Banker bashing is cheap and easy populism.  I'm not a great fan of the narcissistic and uber-Darwinian mindset cultivated by many of the City's bonus boys, as it happens, but I know a dangerous policy when I see one.  The new EU rules, which Osborne is powerless to resist, are a pistol aimed straight at the heart of the City of London, and at the British economy.  To most European leaders, who hate the City, or are jealous of its success, if reducing bonuses results in banks relocating to New York or Switzerland then the policy will have been a success.  From where they sit, the harm wrought by the Square Mile's financial buccaneering over the past two decades deserves exemplary punishment.  And the harm wrought to the British economy though lost jobs, lost tax revenues and lost economic activity is no concern of theirs.

But we should care.  To exult in the (marginal) impoverishment of some of the most overpaid people in the country is understandable, but it is also deeply stupid.  Bankers' bonuses keep much of London's service economy in business: the fancy restaurants, the car dealerships, the jewellers, the high-end travel agents, the private art galleries, the fashion business, traders in superior hi-fi, Saville Row and much else.  And these, in turn, keep other, humber businesses trading, and thousands of people in work.  Remove them, and you remove a major source of income for the British economy.

The undestand these things in China, where the initial fruits of prosperity and economic growth have produced obscene displays of conspicuous consumption.

Bonus money doesn't just benefit London, of course.  Many of those they support with their spending live outside the capital, while most obviously the tax levied on bankers' pay and bonuses is redistributed to other parts of the country.  Large parts of Britain no longer have a functioning economy: they depend on public spending, which in turn is heavily reliant on the revenue from the profitable parts of the economy.  The top 1% of earners contribute 30% of income tax paid in the UK.  Factor in the amount they are paying in VAT through their conspicuous consumption, in stamp duty through their property purchases, in capital gains tax and elsewhere, and it's clear that the rich are to a great extent funding public services in this country.   Needless to say, a high proportion of this 1% work in the City of London, and receive hefty bonuses.
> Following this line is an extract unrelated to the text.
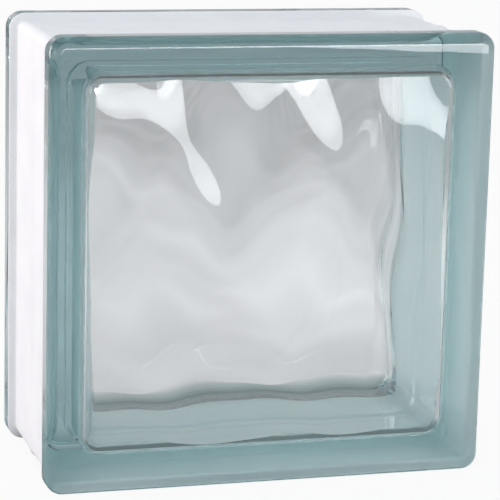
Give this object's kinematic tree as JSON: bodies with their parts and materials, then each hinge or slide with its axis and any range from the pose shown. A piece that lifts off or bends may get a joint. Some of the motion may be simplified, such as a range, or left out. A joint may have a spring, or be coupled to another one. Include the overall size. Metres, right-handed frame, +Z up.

Take that money away, and frankly we're screwed.  We're screwed even more than we already are, which is bad enough as it is.

There's an almost plausible argument for the EU policy that blames the bonus culture for encouraging risk-taking among City traders, and blames risk-taking for the mess we're currently in.  Restrict bonuses, the argument goes, and the result will be more cautious banking, no more crashes, no more bail-outs by taxpayers.  Allied to that are predictions that nothing much will change: banks will merely pay their top earners higher salaries and smaller bonuses, and the merry-go-round will continue much as before.

But risk-taking is inseparable from profit, and with lower bonuses there will be less incentive to chase profit.  There might be fewer disasters if traders were more risk-averse, but there will also be fewer jackpots.  This will soon make London-based banks, constrained to pay their traders and executives the same however well or badly they perform, less profitable than those based in New York or Switzerland.  London will steadily become a backwater.  The money to be made from casino banking will still be made, but it will not be made, or spent, or taxed, in Britain.  And we'll all be the poorer.

It's true that the UK economy has been far too dependent on the City, with the result that the financial crash has plunged the country into an era of permanent low growth.  Diversity is good, and the government needs to help stimulate other sectors of the economy.  But we are where we are, and you can't encourage wealth creation in other areas by taking away one of the few genuine sources of wealth that the country already has.  It's not good to have all your eggs in one basket, but the answer is not to smash all the eggs and throw away the basket.  The only viable solution is to hatch a few of the eggs and give the resulting hens some new baskets to lay in.